= Stored data =
● ● ●

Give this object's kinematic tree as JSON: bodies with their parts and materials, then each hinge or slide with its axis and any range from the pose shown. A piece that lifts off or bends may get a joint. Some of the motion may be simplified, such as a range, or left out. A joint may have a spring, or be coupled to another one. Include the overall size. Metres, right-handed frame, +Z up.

● ● ●

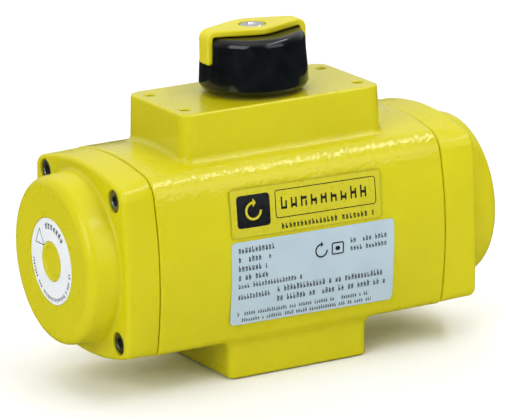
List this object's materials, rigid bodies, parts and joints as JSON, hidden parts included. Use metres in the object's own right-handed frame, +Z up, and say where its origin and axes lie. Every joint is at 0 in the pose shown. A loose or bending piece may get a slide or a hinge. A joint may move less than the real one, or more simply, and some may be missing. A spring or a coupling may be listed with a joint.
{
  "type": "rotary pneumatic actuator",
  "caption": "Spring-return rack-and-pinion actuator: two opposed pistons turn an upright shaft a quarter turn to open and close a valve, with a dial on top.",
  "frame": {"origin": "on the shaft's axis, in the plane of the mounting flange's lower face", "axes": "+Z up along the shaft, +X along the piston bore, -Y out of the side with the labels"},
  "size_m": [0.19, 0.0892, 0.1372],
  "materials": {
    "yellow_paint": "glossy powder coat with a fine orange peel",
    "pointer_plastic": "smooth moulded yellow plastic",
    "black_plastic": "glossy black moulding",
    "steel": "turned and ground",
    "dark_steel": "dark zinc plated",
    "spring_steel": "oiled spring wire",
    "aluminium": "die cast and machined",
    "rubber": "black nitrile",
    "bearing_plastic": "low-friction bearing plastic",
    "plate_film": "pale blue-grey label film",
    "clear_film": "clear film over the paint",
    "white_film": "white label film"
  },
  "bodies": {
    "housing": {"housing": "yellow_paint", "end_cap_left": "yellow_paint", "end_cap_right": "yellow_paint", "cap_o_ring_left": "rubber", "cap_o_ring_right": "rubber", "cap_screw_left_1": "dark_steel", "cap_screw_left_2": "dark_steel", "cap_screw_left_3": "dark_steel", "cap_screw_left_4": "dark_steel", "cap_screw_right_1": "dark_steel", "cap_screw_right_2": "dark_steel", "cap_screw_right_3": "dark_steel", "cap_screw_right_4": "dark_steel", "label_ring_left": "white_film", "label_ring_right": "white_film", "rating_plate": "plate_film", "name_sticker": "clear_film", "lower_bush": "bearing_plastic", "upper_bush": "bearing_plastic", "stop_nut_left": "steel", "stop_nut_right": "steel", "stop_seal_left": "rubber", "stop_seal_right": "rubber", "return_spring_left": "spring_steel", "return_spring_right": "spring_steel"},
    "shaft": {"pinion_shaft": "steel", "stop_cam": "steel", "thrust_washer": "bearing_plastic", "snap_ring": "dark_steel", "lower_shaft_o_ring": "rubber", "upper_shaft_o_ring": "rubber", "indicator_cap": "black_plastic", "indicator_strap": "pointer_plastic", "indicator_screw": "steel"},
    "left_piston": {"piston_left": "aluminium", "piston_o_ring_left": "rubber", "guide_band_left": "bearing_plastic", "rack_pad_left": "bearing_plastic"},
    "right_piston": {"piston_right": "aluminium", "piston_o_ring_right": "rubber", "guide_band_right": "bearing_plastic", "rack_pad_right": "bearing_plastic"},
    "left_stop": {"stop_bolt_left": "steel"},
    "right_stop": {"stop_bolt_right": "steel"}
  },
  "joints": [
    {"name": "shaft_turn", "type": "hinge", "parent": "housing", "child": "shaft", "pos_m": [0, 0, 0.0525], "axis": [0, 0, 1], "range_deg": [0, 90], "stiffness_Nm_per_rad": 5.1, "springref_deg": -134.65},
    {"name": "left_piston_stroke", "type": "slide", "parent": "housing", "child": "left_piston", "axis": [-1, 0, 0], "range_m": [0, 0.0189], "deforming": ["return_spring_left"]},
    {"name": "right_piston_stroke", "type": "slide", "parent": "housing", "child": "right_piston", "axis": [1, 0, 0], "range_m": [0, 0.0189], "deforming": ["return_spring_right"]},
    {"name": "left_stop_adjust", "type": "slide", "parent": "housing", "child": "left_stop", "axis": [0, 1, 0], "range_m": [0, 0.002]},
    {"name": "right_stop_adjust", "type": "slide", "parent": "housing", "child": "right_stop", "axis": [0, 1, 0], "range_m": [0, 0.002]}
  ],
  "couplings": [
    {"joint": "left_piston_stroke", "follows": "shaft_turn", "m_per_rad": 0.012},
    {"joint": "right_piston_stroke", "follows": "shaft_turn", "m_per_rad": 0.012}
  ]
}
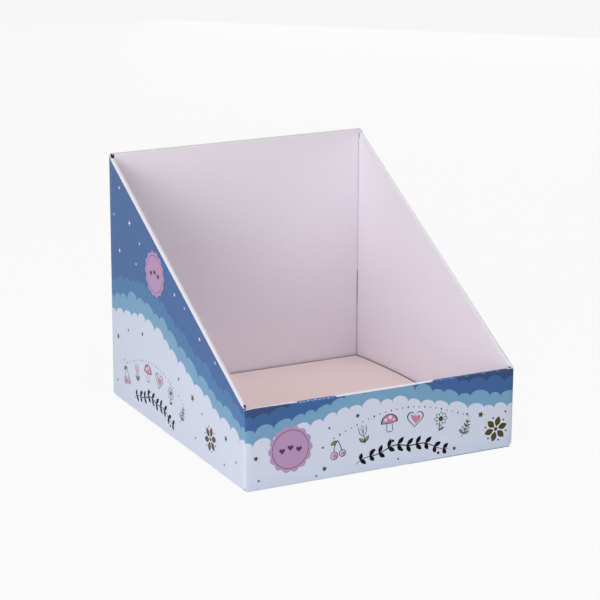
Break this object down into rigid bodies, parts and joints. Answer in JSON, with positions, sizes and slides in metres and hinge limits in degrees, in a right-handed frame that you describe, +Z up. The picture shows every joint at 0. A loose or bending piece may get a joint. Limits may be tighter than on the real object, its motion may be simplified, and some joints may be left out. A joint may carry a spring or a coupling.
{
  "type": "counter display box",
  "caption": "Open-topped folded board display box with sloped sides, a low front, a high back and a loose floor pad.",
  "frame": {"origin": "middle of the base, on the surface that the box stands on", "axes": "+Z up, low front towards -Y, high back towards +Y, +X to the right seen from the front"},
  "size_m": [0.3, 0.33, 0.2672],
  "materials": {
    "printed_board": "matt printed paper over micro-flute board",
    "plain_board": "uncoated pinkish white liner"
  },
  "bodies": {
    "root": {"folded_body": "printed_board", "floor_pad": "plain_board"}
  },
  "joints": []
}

● ● ●

Show every line above in which the word "from" occurs.

= Result of this exercise =
Give this object's kinematic tree as JSON: bodies with their parts and materials, then each hinge or slide with its axis and any range from the pose shown. A piece that lifts off or bends may get a joint. Some of the motion may be simplified, such as a range, or left out. A joint may have a spring, or be coupled to another one. Include the overall size. Metres, right-handed frame, +Z up.
  "frame": {"origin": "middle of the base, on the surface that the box stands on", "axes": "+Z up, low front towards -Y, high back towards +Y, +X to the right seen from the front"},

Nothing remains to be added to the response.